Groups that are underrepresented will probably be better represented by voting for someone who resembles them (1). More studies point out that politicians with various backgrounds bring in standpoints which otherwise would have been overlooked (2). Besides that, it makes sense that those who are affected by certain policies ought to be involved in its decision-making. After all, they contribute knowledge about this group and have specific wishes and interests.
Equal representation does not come naturally. It is essential that women become more actively involved in politics and that the women who do so, will be rewarded with our votes!
Correct and this is one of the reasons why we started Vote for a Woman (Stem op een Vrouw). The list of candidates is put together by the political parties themselves and there are no rules for a good gender balance, apart from the rules parties impose upon themselves (1). Unfortunately, this still leads to an overwhelming number of candidate lists existing of men only. Furthermore, almost all leading candidates are men. Women are also more often in ineligible places. This won’t change unless parties receive clear signals from voters and party members that the time has come for more women on the ballot.
There is also good news! Despite the fact that there are less women on the ballot than men, there are plenty of eligible women to vote for, if we vote smart! When more women get involved in politics, they serve as role models for other women to become politically active. And thus, this is how our vote will also help solve this problem (2).
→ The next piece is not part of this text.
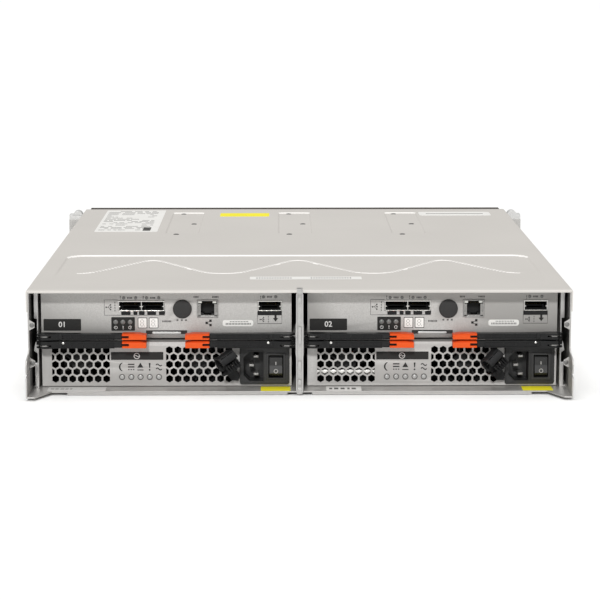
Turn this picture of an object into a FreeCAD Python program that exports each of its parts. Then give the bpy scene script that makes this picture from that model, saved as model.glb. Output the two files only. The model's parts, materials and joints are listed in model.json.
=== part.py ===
"""Disk shelf enclosure, two rack units high, seen and named from its rear.

Millimetres. +X is to the right when the rear is faced, +Y runs from the rear to the
drive fronts, +Z is up. The origin is at the middle of the footprint, on the floor.
"""
import FreeCAD, Part
import math
import os

V = FreeCAD.Vector
X_AXIS = V(1, 0, 0)
Y_AXIS = V(0, 1, 0)
Z_AXIS = V(0, 0, 1)

# ---- chassis -------------------------------------------------------------------
RACK_WIDTH = 482.6              # over both ears
EAR_REACH = 17.8                # each ear beyond the body
RACK_UNIT = 44.45
UNITS = 2
UNIT_RELIEF = 1.9               # the body is this much lower than its rack units
COVER_LENGTH = 540.0
DRIVE_FRONT_REACH = 20.0        # drive fronts stand this far before the cover
TAIL_REACH = 22.0               # corners of the tray reach this far behind the cover
SHEET = 1.2                     # chassis steel
FLOOR_LIFT = 1.8                # underside of the tray floor above the resting plane
SKIRT_HEIGHT = 18.0             # side skirt of the cover
TAIL_CORNER_WIDTH = 7.0
TAIL_SLOPE_WIDTH = 18.5
RUNNER_WIDTH = 12.0             # pressed beads that the shelf rests on
RUNNER_PLACE = 150.0
RUNNER_INSET = 40.0
HEM_START = 10.0                # rear hem of the floor, each side of the divider
HEM_INSET = 31.3                # its outer end from the tray wall
EMBOSS = 0.6                    # depth of every pressed form in the cover
GAP = 0.3                       # general clearance between pieces that slide

BODY_WIDTH = RACK_WIDTH - 2 * EAR_REACH
BODY_HEIGHT = UNITS * RACK_UNIT - UNIT_RELIEF
REAR = (TAIL_REACH - COVER_LENGTH - DRIVE_FRONT_REACH) / 2
FRONT = REAR + COVER_LENGTH
WALL_OUT = BODY_WIDTH / 2 - SHEET
WALL_IN = WALL_OUT - SHEET
FLOOR_TOP = FLOOR_LIFT + SHEET
COVER_UNDER = BODY_HEIGHT - SHEET
HEM_END = WALL_OUT - HEM_INSET

# ---- pressed forms of the cover ---------------------------------------------------
FIELD_INSET = 15.5              # from the side of the body
FIELD_START = 62.0              # distances from the rear edge of the cover
FIELD_END = 200.0
FIELD_CORNER = 16.0
WAVE_INSET = 13.45              # ends of the wavy bead from the sides of the field
WAVE_LOW = 96.0
WAVE_HIGH = 174.0
WAVE_WIDTH = 3.0
WAVE_COUNT = 3
WAVE_LOW_RADIUS = 23.0
WAVE_HIGH_RADIUS = 7.0
CHANNEL_WIDTH = 32.5
CHANNEL_SETBACK = 45.0          # channels begin this far beyond the midplane
CHANNEL_INSET = 30.0            # and end this far before the front edge
COVER_HEM = 0.8
HEM_RELIEF = 8.0

FIELD_HALF_WIDTH = BODY_WIDTH / 2 - FIELD_INSET
WAVE_PITCH = 2 * (FIELD_HALF_WIDTH - WAVE_INSET) / WAVE_COUNT

# ---- canister bays -----------------------------------------------------------------
FACE_RECESS = 20.0              # canister faces behind the rear edge of the cover
CANISTER_DEPTH = 270.0
FACE_LAP = 0.4                  # a face laps over its housing at each side
GUIDE_MARGIN = 2.6              # housing to guide
DIVIDER_MARGIN = 4.5            # housing to divider
PLATE = 1.0                     # canister steel
COVER_MARGIN = 1.5              # upper canister to cover
SHELF_RISE = 2.4                # shelf above the middle of the bay
SHELF_GAP = 0.4                 # upper canister above the shelf
SHELF_HEADROOM = 5.0            # lower canister below the shelf
GUIDE_STANDOFF = 5.5            # inner face of a guide from the tray wall
GUIDE_REAR = 16.0
GUIDE_LIP = 2.2
SHELF_REAR = 28.0
SHELF_LIP = 3.2
DIVIDER_HALF = 2.5
DIVIDER_BELLY = 3.4
DIVIDER_REAR = 2.0
STUD_RADIUS = 1.9
STUD_HEAD = 1.4
STUD_HEIGHTS = (26.8, 58.4)

FACE = REAR + FACE_RECESS
STUD_PLACE = WALL_IN - STUD_RADIUS - GAP
GUIDE_PLACE = WALL_IN - GUIDE_STANDOFF
HOUSING_WIDTH = GUIDE_PLACE - GUIDE_MARGIN - DIVIDER_MARGIN - DIVIDER_HALF
FACE_WIDTH = HOUSING_WIDTH + 2 * FACE_LAP
EDGE = HOUSING_WIDTH / 2
MODULE_PITCH = 2 * (GUIDE_PLACE - GUIDE_MARGIN - EDGE)
SHELF_TOP = (FLOOR_TOP + COVER_UNDER) / 2 + SHELF_RISE
ESM_FLOOR = SHELF_TOP + SHELF_GAP
ESM_TOP = COVER_UNDER - COVER_MARGIN
PSU_FLOOR = FLOOR_TOP + GAP
PSU_FACE_FOOT = PSU_FLOOR + GAP
PSU_TOP = SHELF_TOP - SHEET - SHELF_HEADROOM

# ---- levers and latches ------------------------------------------------------------
PIVOT_INSET = 3.9               # from the side of a canister face
PIVOT_REACH = 11.0              # behind the canister face
PIN_RADIUS = 1.5
PIN_CLEARANCE = 0.05
FORK_RADIUS = 5.5
TAB_RADIUS = 4.0
CAM_REACH = 6.8
LATCH_PLACE = 35.8              # outer end of the latch, from the middle of a canister
LATCH_LENGTH = 19.8
LATCH_DEPTH = 9.8
LATCH_SLOT = 5.6
TONGUE_LENGTH = 13.0
TONGUE_DEPTH = 4.0
TONGUE_HEIGHT = 1.8
ARM_DEPTH = 7.0
FIT = 0.15                      # latch on its tongue
CATCH_WIDTH = 8.0
CATCH_REACH = 4.0
CATCH_HEIGHT = 1.4
SLOT_CLEARANCE = 0.2
ESM_LEVER_DROP = 2.2            # lever's underside below the canister's floor
ESM_LEVER_HEIGHT = 5.0
PSU_LEVER_DROP = 2.6            # lever's underside below the canister's top
PSU_LEVER_HEIGHT = 5.8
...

Brilliant! Please, do mind that the distribution of men and women is fairly equal both high and lower on the ballot. Sometimes parties put a lot of women in the top ten, but then it turns out that only thirty per cent of the candidates on the entire ballot are women.
And does your party really have an equal distribution? Even then it can be a great idea to vote for a woman lower on the list. Because then we can try to fix the overall shortage, even when some parties hardly put any women on their ballot. Do focus on the woman that appeals to you the most, of course.